For the model intervention allocation, the predicted value for the expected sales provided by the offline evaluation model is “800.”
For the baseline intervention allocation, as the feature amounts used as inputs, the data used for the offline evaluation model includes the segment “long-term user” and the sample size “30,000,” the information regarding the plan for the actual coupon provision includes the segment “long-term user” and the sample size “10,000,” and the predicted values for the expected sales provided by OPE include the IPW “600,” the DM “800,” and the DR “700.”
For the baseline intervention allocation, the predicted value for the expected sales provided by the offline evaluation model is “600.”
Note that, as depicted in FIG. 19 , the data used for the offline evaluation is saved as an evaluation data feature amount and used for training of the offline evaluation model and the like. The information regarding the plan for the actual coupon provision is saved as true data feature amount and used for training of the offline evaluation model and the like. The predicted value for the expected sales provided by the offline evaluation model is saved as an offline evaluation value and used for training of the offline evaluation model and the like. The offline evaluation model has been trained in the last step S28.

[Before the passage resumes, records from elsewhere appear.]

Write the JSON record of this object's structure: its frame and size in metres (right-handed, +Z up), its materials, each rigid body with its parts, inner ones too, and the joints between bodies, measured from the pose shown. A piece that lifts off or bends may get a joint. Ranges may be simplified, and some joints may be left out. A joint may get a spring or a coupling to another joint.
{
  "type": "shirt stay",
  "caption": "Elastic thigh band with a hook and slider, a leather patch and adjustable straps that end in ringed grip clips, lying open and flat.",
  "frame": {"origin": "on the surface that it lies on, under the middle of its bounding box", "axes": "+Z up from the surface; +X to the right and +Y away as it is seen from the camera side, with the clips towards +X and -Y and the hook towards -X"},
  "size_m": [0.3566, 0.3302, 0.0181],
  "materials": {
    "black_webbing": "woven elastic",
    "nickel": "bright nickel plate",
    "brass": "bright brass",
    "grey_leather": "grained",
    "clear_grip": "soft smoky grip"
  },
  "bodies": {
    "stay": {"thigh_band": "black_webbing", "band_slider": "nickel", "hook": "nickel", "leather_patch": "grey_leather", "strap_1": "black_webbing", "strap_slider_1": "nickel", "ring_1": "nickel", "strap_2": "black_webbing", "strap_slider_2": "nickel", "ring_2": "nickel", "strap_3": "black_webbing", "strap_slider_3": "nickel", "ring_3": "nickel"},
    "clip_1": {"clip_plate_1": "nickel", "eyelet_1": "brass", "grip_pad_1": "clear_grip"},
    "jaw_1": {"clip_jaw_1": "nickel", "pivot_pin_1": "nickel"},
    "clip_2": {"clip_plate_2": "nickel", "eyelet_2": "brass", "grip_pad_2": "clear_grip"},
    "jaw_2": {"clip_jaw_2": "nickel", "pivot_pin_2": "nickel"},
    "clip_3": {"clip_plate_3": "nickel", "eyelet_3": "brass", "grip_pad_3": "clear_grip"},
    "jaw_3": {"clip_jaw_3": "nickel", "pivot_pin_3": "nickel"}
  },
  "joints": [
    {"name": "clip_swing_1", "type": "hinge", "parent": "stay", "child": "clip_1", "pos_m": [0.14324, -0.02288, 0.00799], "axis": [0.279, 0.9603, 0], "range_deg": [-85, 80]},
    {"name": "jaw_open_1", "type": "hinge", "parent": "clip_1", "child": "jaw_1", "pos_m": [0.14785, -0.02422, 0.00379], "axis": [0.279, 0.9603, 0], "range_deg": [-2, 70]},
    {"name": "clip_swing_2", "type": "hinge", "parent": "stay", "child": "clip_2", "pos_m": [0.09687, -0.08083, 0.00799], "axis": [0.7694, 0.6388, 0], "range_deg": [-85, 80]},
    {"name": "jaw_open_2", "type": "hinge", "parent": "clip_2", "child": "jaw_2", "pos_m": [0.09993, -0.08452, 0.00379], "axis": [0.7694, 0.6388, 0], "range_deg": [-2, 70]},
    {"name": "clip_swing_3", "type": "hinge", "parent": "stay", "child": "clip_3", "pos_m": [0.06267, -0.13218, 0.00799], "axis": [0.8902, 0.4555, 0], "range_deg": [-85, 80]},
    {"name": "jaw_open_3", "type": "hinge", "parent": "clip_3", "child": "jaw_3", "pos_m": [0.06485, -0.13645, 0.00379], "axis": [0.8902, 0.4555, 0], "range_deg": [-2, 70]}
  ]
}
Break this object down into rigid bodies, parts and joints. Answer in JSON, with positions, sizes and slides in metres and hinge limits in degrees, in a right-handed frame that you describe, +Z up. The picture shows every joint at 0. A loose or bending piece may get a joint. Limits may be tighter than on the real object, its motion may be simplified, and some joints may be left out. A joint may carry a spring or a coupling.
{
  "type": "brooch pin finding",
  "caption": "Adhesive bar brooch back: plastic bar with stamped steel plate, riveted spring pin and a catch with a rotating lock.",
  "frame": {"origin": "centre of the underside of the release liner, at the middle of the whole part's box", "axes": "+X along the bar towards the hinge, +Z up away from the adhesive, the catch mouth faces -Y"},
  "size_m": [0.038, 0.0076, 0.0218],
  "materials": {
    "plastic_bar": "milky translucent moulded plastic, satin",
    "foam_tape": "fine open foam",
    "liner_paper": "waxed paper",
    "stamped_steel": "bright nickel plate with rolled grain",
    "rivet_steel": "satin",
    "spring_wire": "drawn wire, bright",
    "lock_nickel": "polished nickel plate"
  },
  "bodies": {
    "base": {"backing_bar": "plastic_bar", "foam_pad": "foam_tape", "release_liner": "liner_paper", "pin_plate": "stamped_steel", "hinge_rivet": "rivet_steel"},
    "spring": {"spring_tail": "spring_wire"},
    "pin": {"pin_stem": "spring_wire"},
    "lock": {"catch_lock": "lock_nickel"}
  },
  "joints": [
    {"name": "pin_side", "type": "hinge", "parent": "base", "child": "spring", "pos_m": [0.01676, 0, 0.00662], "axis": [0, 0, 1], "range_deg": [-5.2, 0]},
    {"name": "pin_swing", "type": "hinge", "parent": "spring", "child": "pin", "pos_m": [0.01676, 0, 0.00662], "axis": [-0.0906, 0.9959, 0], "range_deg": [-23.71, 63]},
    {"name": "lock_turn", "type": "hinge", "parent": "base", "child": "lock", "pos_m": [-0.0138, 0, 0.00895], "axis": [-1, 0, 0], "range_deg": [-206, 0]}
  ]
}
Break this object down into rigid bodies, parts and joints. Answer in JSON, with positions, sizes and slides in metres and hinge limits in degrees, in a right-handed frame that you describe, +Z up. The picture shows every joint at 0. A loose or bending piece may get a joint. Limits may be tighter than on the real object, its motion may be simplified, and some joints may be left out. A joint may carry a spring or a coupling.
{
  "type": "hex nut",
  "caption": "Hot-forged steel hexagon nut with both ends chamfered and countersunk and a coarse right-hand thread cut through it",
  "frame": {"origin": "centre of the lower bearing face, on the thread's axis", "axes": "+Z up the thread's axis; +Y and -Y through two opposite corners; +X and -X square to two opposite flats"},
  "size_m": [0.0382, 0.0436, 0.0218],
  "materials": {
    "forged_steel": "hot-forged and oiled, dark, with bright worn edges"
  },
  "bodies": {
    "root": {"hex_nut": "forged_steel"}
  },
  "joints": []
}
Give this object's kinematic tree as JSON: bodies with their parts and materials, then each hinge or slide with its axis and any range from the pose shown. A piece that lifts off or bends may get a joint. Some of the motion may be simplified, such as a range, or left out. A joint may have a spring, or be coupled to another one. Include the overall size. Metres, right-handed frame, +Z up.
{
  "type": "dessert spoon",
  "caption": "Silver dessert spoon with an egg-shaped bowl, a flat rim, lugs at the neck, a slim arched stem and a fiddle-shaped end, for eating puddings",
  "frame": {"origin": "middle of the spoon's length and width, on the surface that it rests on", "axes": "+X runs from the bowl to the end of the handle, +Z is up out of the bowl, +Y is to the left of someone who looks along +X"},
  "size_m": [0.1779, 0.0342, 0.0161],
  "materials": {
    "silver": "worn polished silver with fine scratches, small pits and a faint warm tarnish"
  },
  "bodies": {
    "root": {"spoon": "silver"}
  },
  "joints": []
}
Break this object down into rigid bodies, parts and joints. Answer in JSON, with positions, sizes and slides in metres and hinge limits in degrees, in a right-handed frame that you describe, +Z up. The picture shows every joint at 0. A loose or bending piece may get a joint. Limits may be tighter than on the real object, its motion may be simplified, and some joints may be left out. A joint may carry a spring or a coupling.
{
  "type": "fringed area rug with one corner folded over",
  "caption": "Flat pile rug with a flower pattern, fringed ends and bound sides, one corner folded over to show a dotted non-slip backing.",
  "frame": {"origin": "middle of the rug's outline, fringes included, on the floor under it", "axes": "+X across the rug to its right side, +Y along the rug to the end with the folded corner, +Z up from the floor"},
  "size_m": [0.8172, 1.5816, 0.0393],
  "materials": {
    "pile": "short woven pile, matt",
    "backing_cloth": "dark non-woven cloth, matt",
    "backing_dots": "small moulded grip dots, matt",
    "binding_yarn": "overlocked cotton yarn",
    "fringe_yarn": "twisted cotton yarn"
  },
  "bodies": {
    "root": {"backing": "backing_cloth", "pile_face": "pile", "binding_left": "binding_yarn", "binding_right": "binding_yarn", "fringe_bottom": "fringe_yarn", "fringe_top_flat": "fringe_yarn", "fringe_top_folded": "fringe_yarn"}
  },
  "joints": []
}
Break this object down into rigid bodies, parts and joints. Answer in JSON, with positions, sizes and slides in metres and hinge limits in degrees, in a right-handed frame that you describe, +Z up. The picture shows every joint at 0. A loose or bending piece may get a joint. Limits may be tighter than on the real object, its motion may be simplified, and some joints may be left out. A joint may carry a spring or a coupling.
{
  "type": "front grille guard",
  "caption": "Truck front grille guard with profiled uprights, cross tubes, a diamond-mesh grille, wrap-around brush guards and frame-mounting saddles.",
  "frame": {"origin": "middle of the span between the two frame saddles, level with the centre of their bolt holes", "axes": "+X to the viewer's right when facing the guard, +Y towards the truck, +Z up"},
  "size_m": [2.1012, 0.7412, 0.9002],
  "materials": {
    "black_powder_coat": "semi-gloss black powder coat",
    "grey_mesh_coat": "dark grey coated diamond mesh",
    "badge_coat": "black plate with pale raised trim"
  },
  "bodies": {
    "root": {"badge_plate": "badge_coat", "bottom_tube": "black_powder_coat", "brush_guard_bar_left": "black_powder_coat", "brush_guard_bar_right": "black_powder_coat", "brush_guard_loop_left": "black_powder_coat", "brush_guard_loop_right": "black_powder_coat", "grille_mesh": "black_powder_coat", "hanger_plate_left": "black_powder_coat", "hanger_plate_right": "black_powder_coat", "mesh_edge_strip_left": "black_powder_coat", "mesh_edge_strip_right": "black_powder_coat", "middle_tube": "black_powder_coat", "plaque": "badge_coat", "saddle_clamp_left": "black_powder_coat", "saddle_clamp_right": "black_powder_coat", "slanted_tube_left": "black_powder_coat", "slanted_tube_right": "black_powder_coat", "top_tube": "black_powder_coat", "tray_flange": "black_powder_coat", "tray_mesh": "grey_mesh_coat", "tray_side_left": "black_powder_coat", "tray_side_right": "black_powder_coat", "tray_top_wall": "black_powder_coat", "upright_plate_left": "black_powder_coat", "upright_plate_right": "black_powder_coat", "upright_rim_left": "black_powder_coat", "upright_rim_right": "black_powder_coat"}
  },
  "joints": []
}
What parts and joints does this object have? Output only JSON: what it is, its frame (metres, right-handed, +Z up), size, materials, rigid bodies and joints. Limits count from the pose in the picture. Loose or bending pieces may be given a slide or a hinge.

The data used for the offline evaluation, the predicted value for the expected sales provided by the offline evaluation model, and the like in FIG. 19 are output to the model offline evaluation result saving section 27. The calculated offline evaluated value is output to the new intervention target estimating section 28.
In step S16, the new intervention target estimating section 28 estimates whether there is any user for whom the existing intervention is not expected to be effective on the basis of the offline evaluated value fed from the model offline evaluating section 26.
In step S17, the new intervention target estimating section 28 determines whether or not there is any user for whom the existing intervention is not expected to be effective on the basis of an estimation result in step S16.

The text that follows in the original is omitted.